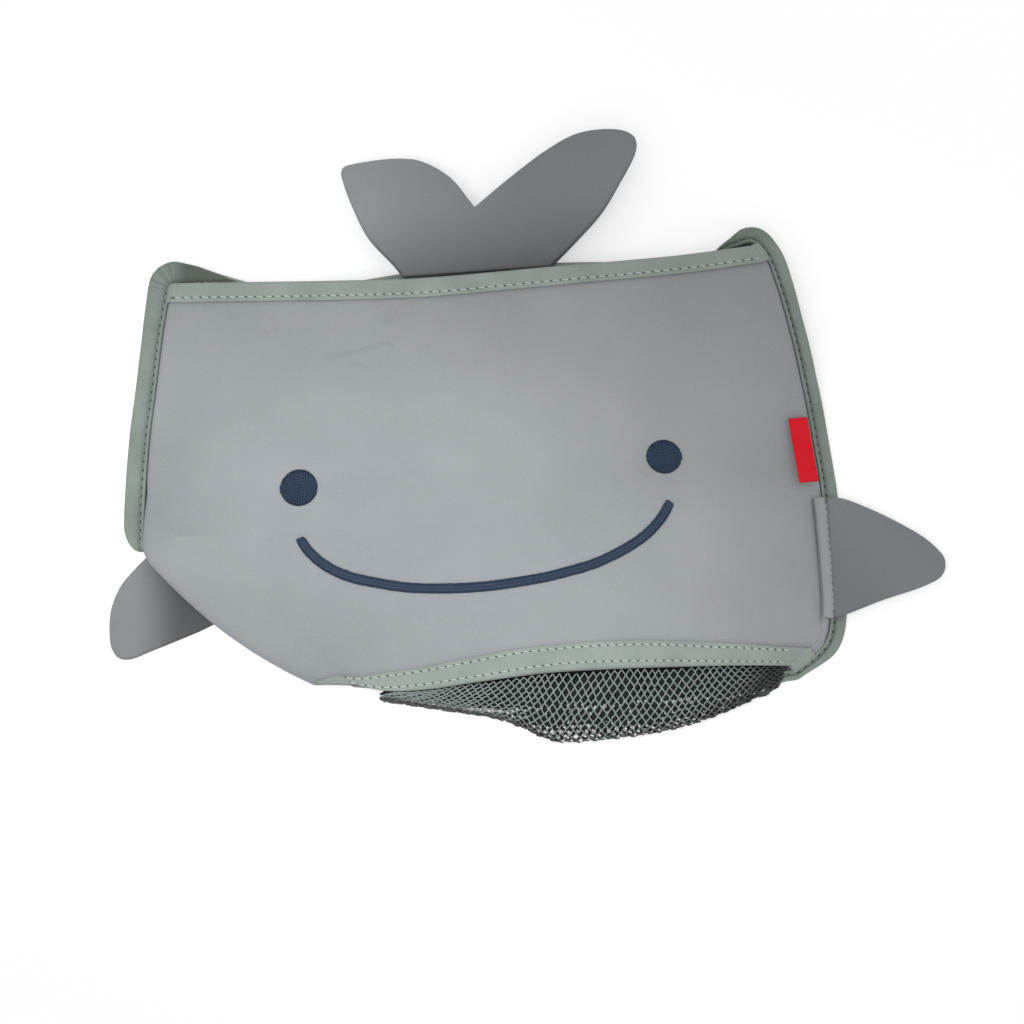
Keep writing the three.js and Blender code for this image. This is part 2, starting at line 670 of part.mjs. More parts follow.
function addLayers(parent, name, shares, width, height, sharpPoint) {
  const front = layerGeometry(shares, width, height, sharpPoint);
  const back = front.clone();
  addMesh(parent, name + "_back_layer", back, tailNeoprene);
  addMesh(parent, name + "_front_layer", front.translate(0, 0, layer.thickness + seatGap), tailNeoprene);
}

function addTail() {
  const hinge = new THREE.Group();
  const bindingTop = cupHeight + panelThickness + binding.slack + binding.tape;
  hinge.position.set(tail.baseX, tail.baseY, bindingTop + tail.lift);
  hinge.rotation.x = THREE.MathUtils.degToRad(tail.tiltDegrees);
  pouch.add(hinge);
  addLayers(hinge, "tail", tailShares, tail.width, tail.height, tailNotch);
}

// The shares of the right side's length where the right flipper's base seam starts and ends.
function rightSeamShares() {
  const topY = flipper.topShare * pouchHeight;
  return [topY, topY - flipper.base].map((y) => shareDown(sides.right, y));
}

function addRightFlipper() {
  const hinge = new THREE.Group();
  const [start, end] = rightSeamShares();
  const places = [start, mix(start, end, 0.5), end].map((v) => sides.right.edge.getPointAt(v));
  const outermost = Math.max(...places.map((place) => place.x));
  hinge.position.set(outermost + flipper.gap, (places[0].y + places[2].y) / 2, flipper.bottomZ);
  hinge.rotation.order = "ZYX";
  hinge.rotation.z = Math.atan2(places[2].x - places[0].x, flipper.base);
  hinge.rotation.y = THREE.MathUtils.degToRad(flipper.tiltDegrees);
  pouch.add(hinge);
  addLayers(hinge, "right_flipper", flipperShares, flipper.length, flipper.base);
}

// The line of the left flipper's base, under the rolled front panel. It stands off the outermost place of the
// back panel's edge beside it, by the width of the welt.
function leftSeamLine() {
  const backEdge = backSide(sides.left);
  const [first, last] = [leftFlipper.startShare, leftFlipper.endShare].map(backEdge);
  const along = last.clone().sub(first).normalize();
  const out = new THREE.Vector3(along.y, -along.x, 0);
  const middle = first.lerp(last, 0.5);
  const reach = (place, direction) => place.clone().sub(middle).dot(direction);
  const beside = evenly(leftFlipper.steps).map(backEdge)
    .filter((place) => Math.abs(reach(place, along)) <= leftFlipper.base / 2);
  const standOff = Math.max(...beside.map((place) => reach(place, out))) + welt.width + 2 * seatGap;
  return { middle: middle.addScaledVector(out, standOff), along, out };
}

function addLeftFlipper() {
  const { middle, out } = leftSeamLine();
  const hinge = new THREE.Group();
  hinge.position.copy(middle);
  hinge.rotation.z = Math.atan2(out.y, out.x);
  pouch.add(hinge);
  const mirrored = leftFlipperShares.map(([x, y]) => [x, -y]).reverse();
  addLayers(hinge, "left_flipper", mirrored, leftFlipper.length, leftFlipper.base);
}

// Welts: the rolled base seams of the flippers. The right one rides on the front panel's turned edge.
const weltShares = [
  { turn: 0.62, rise: 0.12 }, { turn: 0.76, rise: 0.75 }, { turn: 0.9, rise: 1 }, { turn: 1, rise: 0.9 },
  { turn: 1.01, rise: 0.25 },
];
function makeRightWelt() {
  const { frontStart } = sides.right;
  const [start, end] = rightSeamShares().map((share) => (share - frontStart) / (1 - frontStart));
  const rings = evenly(welt.segments).map((t) => {
    const v = mix(start, end, t);
    const over = ({ turn }, height) => {
      const frame = sheetFrame(frontPoint, 1 - turnShare * turn, v);
      return frame.point.addScaledVector(frame.normal, panelThickness / 2 + height);
    };
    const under = weltShares.map((share) => over(share, seatGap));
    const upper = weltShares.map((share) => over(share, seatGap + share.rise * welt.height));
    return under.concat(upper.reverse());
  });
  return loft(rings);
}

function makeLeftWelt() {
  const { middle, along, out } = leftSeamLine();
  const soft = welt.height / 4;
  const section = [
    [0, 0], [0, welt.height - soft], [soft, welt.height], [welt.width - soft, welt.height],
    [welt.width, welt.height - soft], [welt.width, 0], [welt.width - soft, 0], [soft, 0],
  ];
  const half = leftFlipper.base / 2;
  const rings = [-half, half].map((shift) => section.map(([deep, z]) => middle.clone()
    .addScaledVector(along, shift).addScaledVector(out, -seatGap - deep).setZ(z)));
  return loft(rings);
}

// Embroidery: a low solid pad that follows the front panel.
function makeEye([xShare, yShare]) {
  const centre = [xShare * halfWidth, yShare * pouchHeight];
  const heights = [embroideryGap + eye.height, embroideryGap];
  const points = heights.flatMap((height) => [overFront(...centre, height)].concat(
    evenly(eye.rings).slice(1).flatMap((share) => evenly(eye.spokes).slice(1).map((turn) => {
      const angle = 2 * Math.PI * turn;
      const r = eye.radius * share;
      const soft = height > embroideryGap && share === 1 ? eye.height / 2 : 0;
      return overFront(centre[0] + r * Math.cos(angle), centre[1] + r * Math.sin(angle), height - soft);
    }))));
  const layerCount = 1 + eye.rings * eye.spokes;
  const onRing = (ring, k) => (ring ? 1 + (ring - 1) * eye.spokes + k % eye.spokes : 0);
  const at = (level, ring, k) => level * layerCount + onRing(ring, k);
  const faces = [];
  for (let k = 0; k < eye.spokes; k++) {
    for (const level of [0, 1]) {
      const flip = (tri) => faces.push(level ? tri.reverse() : tri);
      flip([at(level, 0, 0), at(level, 1, k), at(level, 1, k + 1)]);
      for (let ring = 1; ring < eye.rings; ring++) {
        flip([at(level, ring, k), at(level, ring + 1, k), at(level, ring + 1, k + 1)]);
        flip([at(level, ring, k), at(level, ring + 1, k + 1), at(level, ring, k + 1)]);
      }
    }
    const [p, q] = [at(0, eye.rings, k), at(0, eye.rings, k + 1)];
    const [r, s] = [at(1, eye.rings, k), at(1, eye.rings, k + 1)];
    faces.push([p, r, s], [p, s, q]);
  }
  return outward(closedGeometry(points, faces));
}

function makeSmile() {
  const curve = outlineCurve(smileShares);
  const half = smile.width / 2;
  const rings = evenly(smile.steps).map((t) => {
    const point = curve.getPointAt(t), along = curve.getTangentAt(t);
    const fullness = Math.sqrt(1 - (2 * t - 1) ** smile.endPower);
    const reach = half * mix(smile.endWidthShare, 1, fullness);
    return smileSectionShares.map(([side, up]) => {
      const [x, y] = [point.x - along.y * side * reach, point.y + along.x * side * reach];
      return overFront(x, y, embroideryGap + up * smile.height);
    });
  });
  return loft(rings);
}

// Label: a short loop of ribbon whose outer long side is caught in the right seam.
function labelSeam(t) {
  const length = sides.right.edge.getLength();
  const at = sideAt(sides.right, label.startShare + t * label.length / length);
  return at.point.addScaledVector(at.inward, label.edgeInset + panelThickness / 2);
}
function makeLabel() {
  const base = labelSeam(0), tip = labelSeam(1);
  const along = tip.clone().sub(base).normalize();
  const inward = new THREE.Vector3(along.y, -along.x, 0);
  const corner = (t, deep) => base.clone()
    .addScaledVector(along, t * label.length)
    .addScaledVector(inward, deep);
  const highest = (deep) => Math.max(...evenly(label.steps).map((t) => {
    const place = corner(t, deep);
    return overFront(place.x, place.y, 2 * seatGap).z;
  }));
  const outerZ = highest(label.edgeInset);
  const innerZ = highest(label.width) + label.thickness;
  const rings = evenly(label.steps).map((t) => [
    corner(t, 0).setZ(outerZ), corner(t, label.width).setZ(innerZ),
    corner(t, label.width).setZ(innerZ + label.thickness), corner(t, 0).setZ(outerZ + label.thickness),
  ]);
  return loft(rings);
}

// Suction cups and eyelets, turned profiles about the cup's own axis.
function turned(profile, segments) {
  const geometry = new THREE.LatheGeometry(profile.map(([r, z]) => new THREE.Vector2(r, z)), segments);
  return outward(geometryFrom(solidFrom(geometry.rotateX(Math.PI / 2))));
}

function makeEyelet() {
  const { bore, wall, flange: reach, flangeThickness } = eyelet;
  const under = cupHeight - seatGap, over = cupHeight + panelThickness + seatGap;
  return turned([
    [bore, under - flangeThickness], [reach, under - flangeThickness], [reach, under], [bore + wall, under],
    [bore + wall, over], [reach, over], [reach, over + flangeThickness], [bore, over + flangeThickness],
    [bore, under - flangeThickness],
  ], eyelet.segments);
}

function makeCup() {
  const { radius, rimWidth, rimHeight, shoulder, neck, knob, knobHeight, knobTopShare, hollow } = cup;
  const under = cupHeight - 2 * seatGap - eyelet.flangeThickness;
  const over = cupHeight + panelThickness + 2 * seatGap + eyelet.flangeThickness;
  return turned([
    [0, hollow], ...cupHollowShares.map(([r, z]) => [r * radius, z * hollow]),
    [radius - rimWidth, 0], [radius, 0], [radius, rimHeight],
    ...cupBellShares.map(([r, z]) => [r * radius, z * under]),
    [shoulder, under], [neck, under], [neck, over], [knob, over],
    [knob, over + knobHeight * knobTopShare], [knob * knobTopShare, over + knobHeight],
    [0, over + knobHeight],
  ], cup.segments);
}

// Assembly

addMesh(pouch, "front_panel", makeFrontPanel(), neoprene);
addMesh(pouch, "back_panel", makeBackPanel(), neoprene);
addMesh(pouch, "front_top_binding", makeFrontTopBinding(), tape);
addMesh(pouch, "front_bottom_tape", makeFrontBottomTape(), tape);
addMesh(pouch, "back_top_binding", makeBackTopBinding(), tape);
addMesh(pouch, "left_side_binding", makeLeftBinding(), tape);
addMesh(pouch, "right_side_binding", makeRightBinding(), tape);
addMesh(pouch, "back_bottom_binding", makeBottomBinding(), tape);
addMesh(pouch, "mesh_bottom", makeNet(), netYarn);
addTail();
addRightFlipper();
addLeftFlipper();
addMesh(pouch, "right_flipper_welt", makeRightWelt(), neoprene);
addMesh(pouch, "left_flipper_welt", makeLeftWelt(), neoprene);
addMesh(pouch, "left_eye_embroidery", makeEye(eyeShares[0]), thread);
addMesh(pouch, "right_eye_embroidery", makeEye(eyeShares[1]), thread);
addMesh(pouch, "smile_embroidery", makeSmile(), thread);
addMesh(pouch, "woven_label", makeLabel(), labelWeave);
cupPlaces().forEach((place, i) => {
  addMesh(pouch, `eyelet_${i + 1}`, makeEyelet(), eyeletPlastic).position.copy(place);
  addMesh(pouch, `suction_cup_${i + 1}`, makeCup(), clearVinyl).position.copy(place);
});

export default wholePart;
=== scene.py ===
import math

import bpy
import numpy as np
from mathutils import Matrix, Vector


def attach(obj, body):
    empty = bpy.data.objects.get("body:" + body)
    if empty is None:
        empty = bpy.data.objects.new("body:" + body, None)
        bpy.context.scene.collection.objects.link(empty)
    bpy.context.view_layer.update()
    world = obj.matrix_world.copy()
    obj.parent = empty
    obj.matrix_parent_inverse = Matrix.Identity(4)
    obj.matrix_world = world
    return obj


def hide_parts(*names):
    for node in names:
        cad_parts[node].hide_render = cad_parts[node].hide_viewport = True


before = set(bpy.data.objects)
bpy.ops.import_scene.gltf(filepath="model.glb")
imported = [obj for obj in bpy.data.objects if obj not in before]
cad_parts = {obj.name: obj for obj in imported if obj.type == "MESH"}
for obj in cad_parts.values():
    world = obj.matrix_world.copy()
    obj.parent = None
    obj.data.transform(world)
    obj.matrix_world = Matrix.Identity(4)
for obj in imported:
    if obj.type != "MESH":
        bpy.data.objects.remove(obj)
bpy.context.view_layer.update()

# A whale-shaped bath toy pouch, lying on its back. The shapes are worked out in millimetres in the pouch's
# own frame, whose y is 0 at the front's top edge, and buildMesh turns them into metres in the CAD's frame.

random = np.random.default_rng(11)

pouch = {  # what the panels and all that is sewn to them share, mm
    "width": 340.0, "height": 212.0, "restDrop": 155.0,
    "panel": 3.0,  # thickness of the neoprene
    "seatGap": 0.3, "cupHeight": 11.0, "seamHeight": 5.2,
    "mouthBulge": 10.0, "bellyBulge": 21.0, "bellyPower": 2.2,
    "edgeRadius": 2.3, "rollWidth": 19.0, "rollRadius": 6.0, "rollSeamHeight": 8.5,
    "rollSag": 0.7, "hiddenMargin": 3.0,
    "rollStart": 0.44, "rollEnd": 0.585, "tapeTurn": 0.76,  # shares of the left side's length
    "liftStart": -0.5, "liftEnd": -0.215,  # shares of the height
    "turnShare": 6 / 27,  # of the front's columns, on each side
}
halfWidth = pouch["width"] / 2
tapeDirection = np.array([1.0, -0.12]) / math.hypot(1, 0.12)

outlines = {  # shares of half the width and of the height
    "left": [
        (-0.876, 0.045), (-0.877, 0.01), (-0.905, -0.092), (-0.939, -0.25), (-0.962, -0.335),
        (-0.986, -0.448), (-0.999, -0.56), (-0.998, -0.635), (-0.945, -0.695), (-0.812, -0.806),
        (-0.704, -0.877), (-0.61, -0.926), (-0.53, -0.962)],
    "right": [
        (0.862, 0.02), (0.872, 0.004), (0.893, -0.026), (0.92, -0.105), (0.944, -0.208), (0.964, -0.31),
        (0.982, -0.41), (1.001, -0.595), (1.003, -0.75), (0.996, -0.885), (0.976, -0.943),
        (0.941, -0.972), (0.88, -1.008)],
    "frontTop": [
        (-0.872, 0.006), (-0.6, -0.012), (-0.41, -0.023), (-0.135, -0.033), (0.25, -0.026),
        (0.63, -0.014), (0.868, 0.004)],
    "frontBottom": [
        (-0.41, -0.976), (-0.32, -0.997), (-0.2, -1.003), (-0.045, -0.997), (0.165, -0.99),
        (0.374, -0.994), (0.586, -1.001), (0.88, -1.008)],
    "backTop": [
        (-0.876, 0.045), (-0.83, 0.052), (-0.79, 0.046), (-0.735, 0.029), (-0.6, -0.007),
        (-0.41, -0.016), (-0.19, -0.002), (0.04, 0.005), (0.3, -0.002), (0.63, -0.014),
        (0.75, -0.003), (0.8, 0.013), (0.862, 0.02)],
    "backBottom": [
        (-0.41, -0.965), (-0.25, -0.985), (0.0, -1.0), (0.35, -1.008), (0.65, -1.014), (0.86, -1.01)],
    "net": [
        (-0.335, -1.008), (-0.23, -1.029), (-0.104, -1.052), (-0.01, -1.072), (0.07, -1.1),
        (0.13, -1.128), (0.18, -1.142), (0.31, -1.143), (0.467, -1.135), (0.574, -1.12),
        (0.683, -1.093), (0.767, -1.066), (0.84, -1.035)],
    "smile": [
        (-0.535, -0.628), (-0.511, -0.661), (-0.461, -0.7), (-0.394, -0.73), (-0.321, -0.749),
        (-0.234, -0.766), (-0.146, -0.774), (0.0, -0.778), (0.146, -0.77), (0.215, -0.761),
        (0.335, -0.738), (0.456, -0.69), (0.516, -0.646), (0.547, -0.608)],
}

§

- **REQUIREMENT**
Retype precisely, and only, the span of lines that opens at the line containing "obj.data.transform(world)" and closes at the line containing "random = np.random.default_rng(11)", both inclusive.

- **WRITTEN SOLUTION**
    obj.data.transform(world)
    obj.matrix_world = Matrix.Identity(4)
for obj in imported:
    if obj.type != "MESH":
        bpy.data.objects.remove(obj)
bpy.context.view_layer.update()

# A whale-shaped bath toy pouch, lying on its back. The shapes are worked out in millimetres in the pouch's
# own frame, whose y is 0 at the front's top edge, and buildMesh turns them into metres in the CAD's frame.

random = np.random.default_rng(11)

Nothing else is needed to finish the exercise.